Executive summary
Manufacturing procurement is often where operational complexity becomes visible. Demand signals change quickly, supplier lead times fluctuate, engineering revisions affect material requirements, and finance expects tighter control over spend. When procurement workflows are inconsistent across plants, business units, or product lines, the result is predictable: delayed purchase orders, excess inventory, approval confusion, maverick buying, and weak visibility into supply risk. ERP automation provides a practical path to standardization. In Odoo, manufacturers can use Automation Rules, Scheduled Actions, Server Actions, Approvals, Purchase, Inventory, Manufacturing, Accounting, Quality, Documents, and Planning to create a governed procurement operating model. When broader orchestration is required, n8n can coordinate APIs, webhooks, supplier portals, logistics systems, and AI-assisted decision support. The objective is not simply faster purchasing. It is a resilient, auditable, event-driven procurement framework that aligns planning, sourcing, receiving, invoicing, and production continuity.
Why procurement standardization matters in manufacturing
Manufacturers rarely struggle because they lack purchasing activity. They struggle because procurement decisions are fragmented. One plant may reorder based on planner judgment, another may rely on spreadsheet min-max logic, and a third may route approvals through email. These variations create inconsistent supplier performance, uneven inventory positions, and avoidable production interruptions. Standardization does not mean forcing every category into the same process. It means defining common controls, approval logic, exception handling, and data governance so procurement can operate predictably at scale.
In Odoo, this standardization can be anchored in shared master data, replenishment rules, approval thresholds, document controls, and automated triggers between Manufacturing, Inventory, Purchase, Accounting, and Quality. The strongest designs treat procurement as a cross-functional workflow rather than a standalone purchasing task. Material demand, supplier qualification, budget control, goods receipt, invoice matching, and nonconformance management must all connect through the ERP.
Business process challenges and manual workflow bottlenecks
Most manufacturing procurement inefficiencies originate in handoffs. Material requirements may be generated correctly, but buyers still spend time validating supplier eligibility, checking contract terms, chasing approvals, and reconciling delivery changes. Engineering change orders can invalidate open purchase requests. Inventory teams may receive goods without complete documentation. Finance may hold invoices because receipts, purchase orders, and pricing are misaligned. These are not isolated system issues; they are workflow design issues.
- Manual purchase requisition reviews create delays when demand spikes or planners are covering multiple product families.

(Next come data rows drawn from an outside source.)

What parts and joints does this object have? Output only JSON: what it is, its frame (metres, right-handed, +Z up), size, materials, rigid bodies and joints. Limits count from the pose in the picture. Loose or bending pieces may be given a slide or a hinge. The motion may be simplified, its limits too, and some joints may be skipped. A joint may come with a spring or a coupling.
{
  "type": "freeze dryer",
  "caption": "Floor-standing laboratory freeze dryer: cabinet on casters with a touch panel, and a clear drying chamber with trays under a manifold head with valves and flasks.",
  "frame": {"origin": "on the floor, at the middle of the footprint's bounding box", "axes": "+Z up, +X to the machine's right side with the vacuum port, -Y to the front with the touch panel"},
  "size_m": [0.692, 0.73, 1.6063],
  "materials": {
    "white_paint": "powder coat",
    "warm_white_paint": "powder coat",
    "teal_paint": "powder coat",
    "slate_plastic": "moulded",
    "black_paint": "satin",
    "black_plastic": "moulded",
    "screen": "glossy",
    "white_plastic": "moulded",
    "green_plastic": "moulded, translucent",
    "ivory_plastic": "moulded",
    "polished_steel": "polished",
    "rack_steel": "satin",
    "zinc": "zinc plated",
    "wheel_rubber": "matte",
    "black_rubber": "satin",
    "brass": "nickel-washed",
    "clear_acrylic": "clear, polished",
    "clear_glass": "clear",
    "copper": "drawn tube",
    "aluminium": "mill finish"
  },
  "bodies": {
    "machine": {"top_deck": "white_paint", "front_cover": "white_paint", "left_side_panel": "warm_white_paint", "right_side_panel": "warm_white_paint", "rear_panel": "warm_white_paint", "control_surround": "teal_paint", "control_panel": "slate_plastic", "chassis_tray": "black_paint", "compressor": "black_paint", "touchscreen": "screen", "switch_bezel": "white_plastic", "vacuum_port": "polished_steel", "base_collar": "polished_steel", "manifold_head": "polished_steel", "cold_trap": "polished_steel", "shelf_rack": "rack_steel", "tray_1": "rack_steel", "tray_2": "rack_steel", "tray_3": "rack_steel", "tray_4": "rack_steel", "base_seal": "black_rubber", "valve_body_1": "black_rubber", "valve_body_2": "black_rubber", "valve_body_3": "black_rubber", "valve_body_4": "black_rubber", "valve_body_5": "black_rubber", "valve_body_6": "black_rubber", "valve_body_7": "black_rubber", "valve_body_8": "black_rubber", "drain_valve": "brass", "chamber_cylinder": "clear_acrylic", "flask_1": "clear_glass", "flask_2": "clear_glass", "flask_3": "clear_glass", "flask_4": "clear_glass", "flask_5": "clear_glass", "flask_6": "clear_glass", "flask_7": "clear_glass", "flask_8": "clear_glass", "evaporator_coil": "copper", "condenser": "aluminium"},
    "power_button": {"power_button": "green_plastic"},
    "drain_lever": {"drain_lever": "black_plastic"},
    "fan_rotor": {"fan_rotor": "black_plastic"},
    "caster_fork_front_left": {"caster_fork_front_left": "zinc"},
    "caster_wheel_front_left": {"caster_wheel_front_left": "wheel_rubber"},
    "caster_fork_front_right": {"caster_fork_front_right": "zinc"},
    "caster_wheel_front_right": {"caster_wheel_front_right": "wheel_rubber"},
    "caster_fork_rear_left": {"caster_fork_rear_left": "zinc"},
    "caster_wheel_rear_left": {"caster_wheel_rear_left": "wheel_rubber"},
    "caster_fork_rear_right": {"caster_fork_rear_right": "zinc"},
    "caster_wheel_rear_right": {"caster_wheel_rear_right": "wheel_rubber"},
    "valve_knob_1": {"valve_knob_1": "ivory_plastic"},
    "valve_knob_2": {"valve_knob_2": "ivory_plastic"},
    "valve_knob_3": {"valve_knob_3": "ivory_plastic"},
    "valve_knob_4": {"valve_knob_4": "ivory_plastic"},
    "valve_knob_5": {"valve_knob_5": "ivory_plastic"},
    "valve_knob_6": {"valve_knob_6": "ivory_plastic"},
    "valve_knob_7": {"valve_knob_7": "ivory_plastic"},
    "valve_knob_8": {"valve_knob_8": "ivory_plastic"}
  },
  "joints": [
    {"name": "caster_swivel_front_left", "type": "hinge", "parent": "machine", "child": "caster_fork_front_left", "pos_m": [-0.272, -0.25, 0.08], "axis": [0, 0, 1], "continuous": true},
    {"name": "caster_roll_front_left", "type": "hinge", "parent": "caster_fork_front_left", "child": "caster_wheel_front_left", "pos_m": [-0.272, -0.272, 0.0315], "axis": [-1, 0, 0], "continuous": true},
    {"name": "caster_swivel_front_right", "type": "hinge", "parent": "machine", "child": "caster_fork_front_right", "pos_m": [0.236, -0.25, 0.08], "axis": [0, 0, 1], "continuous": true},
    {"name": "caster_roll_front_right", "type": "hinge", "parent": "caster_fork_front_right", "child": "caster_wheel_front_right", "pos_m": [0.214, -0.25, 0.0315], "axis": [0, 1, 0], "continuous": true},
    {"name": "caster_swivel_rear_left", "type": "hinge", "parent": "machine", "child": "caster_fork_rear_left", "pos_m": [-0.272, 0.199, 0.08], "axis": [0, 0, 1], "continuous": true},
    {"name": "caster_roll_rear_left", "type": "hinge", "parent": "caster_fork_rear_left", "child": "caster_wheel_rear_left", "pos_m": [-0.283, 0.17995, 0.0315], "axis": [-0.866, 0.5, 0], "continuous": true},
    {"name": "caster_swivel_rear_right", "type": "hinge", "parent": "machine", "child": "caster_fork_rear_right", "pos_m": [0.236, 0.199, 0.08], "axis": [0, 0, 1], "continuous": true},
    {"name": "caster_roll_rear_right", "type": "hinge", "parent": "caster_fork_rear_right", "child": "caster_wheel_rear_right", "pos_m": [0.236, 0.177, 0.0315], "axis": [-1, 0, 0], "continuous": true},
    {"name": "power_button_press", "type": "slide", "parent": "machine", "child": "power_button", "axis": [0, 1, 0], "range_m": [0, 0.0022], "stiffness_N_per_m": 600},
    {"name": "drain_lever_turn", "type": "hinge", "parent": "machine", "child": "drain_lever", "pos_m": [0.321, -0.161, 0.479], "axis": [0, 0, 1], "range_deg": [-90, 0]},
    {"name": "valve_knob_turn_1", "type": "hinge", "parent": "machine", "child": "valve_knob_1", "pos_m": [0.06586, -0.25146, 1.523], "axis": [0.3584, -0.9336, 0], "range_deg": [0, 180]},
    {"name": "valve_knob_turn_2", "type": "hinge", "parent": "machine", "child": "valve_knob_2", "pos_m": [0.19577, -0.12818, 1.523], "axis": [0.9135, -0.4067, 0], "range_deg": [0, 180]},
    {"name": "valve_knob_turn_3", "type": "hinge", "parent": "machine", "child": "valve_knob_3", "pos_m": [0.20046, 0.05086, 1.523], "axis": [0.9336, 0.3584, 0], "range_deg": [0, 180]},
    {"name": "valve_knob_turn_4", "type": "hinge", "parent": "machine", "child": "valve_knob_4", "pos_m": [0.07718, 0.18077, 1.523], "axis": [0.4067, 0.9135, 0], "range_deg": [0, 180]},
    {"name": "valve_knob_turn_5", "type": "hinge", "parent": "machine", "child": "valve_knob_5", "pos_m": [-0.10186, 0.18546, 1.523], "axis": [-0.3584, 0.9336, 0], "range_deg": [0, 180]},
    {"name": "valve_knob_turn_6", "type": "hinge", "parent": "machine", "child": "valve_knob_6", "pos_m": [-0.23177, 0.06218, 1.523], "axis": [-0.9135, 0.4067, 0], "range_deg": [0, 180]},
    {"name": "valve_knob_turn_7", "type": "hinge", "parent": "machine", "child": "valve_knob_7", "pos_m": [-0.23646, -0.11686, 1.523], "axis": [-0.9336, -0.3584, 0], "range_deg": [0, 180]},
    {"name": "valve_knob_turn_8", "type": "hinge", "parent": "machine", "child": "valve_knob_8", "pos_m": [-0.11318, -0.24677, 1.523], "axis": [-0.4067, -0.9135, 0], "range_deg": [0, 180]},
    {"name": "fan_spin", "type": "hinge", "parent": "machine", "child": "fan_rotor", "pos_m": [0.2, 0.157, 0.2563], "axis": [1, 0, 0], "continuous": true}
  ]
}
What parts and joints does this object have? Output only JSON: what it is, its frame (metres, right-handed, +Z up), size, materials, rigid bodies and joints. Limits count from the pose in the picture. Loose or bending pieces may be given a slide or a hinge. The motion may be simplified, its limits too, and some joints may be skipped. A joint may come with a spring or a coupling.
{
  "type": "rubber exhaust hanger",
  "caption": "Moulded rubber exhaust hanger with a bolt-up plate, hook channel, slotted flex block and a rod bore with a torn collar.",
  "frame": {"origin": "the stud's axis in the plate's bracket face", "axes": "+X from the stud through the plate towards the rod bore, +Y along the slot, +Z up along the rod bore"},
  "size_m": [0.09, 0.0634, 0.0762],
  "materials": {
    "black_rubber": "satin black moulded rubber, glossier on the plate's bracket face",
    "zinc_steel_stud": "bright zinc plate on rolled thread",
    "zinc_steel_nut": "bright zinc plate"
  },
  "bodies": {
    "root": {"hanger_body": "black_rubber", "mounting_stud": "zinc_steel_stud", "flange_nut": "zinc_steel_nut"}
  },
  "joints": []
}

- Approval routing through email or chat weakens auditability and makes delegation difficult during absences or shift changes.
- Supplier onboarding and qualification are often disconnected from purchasing execution, increasing compliance and quality risk.
- Expedite requests are handled informally, which obscures root causes such as poor forecasting, inaccurate lead times, or late engineering changes.
- Receiving, quality inspection, and invoice validation are frequently managed in separate tools, reducing end-to-end visibility.
Without workflow standardization, procurement teams become dependent on individual experience rather than institutional process control. That model does not scale across multiple sites, contract manufacturers, or global supplier networks.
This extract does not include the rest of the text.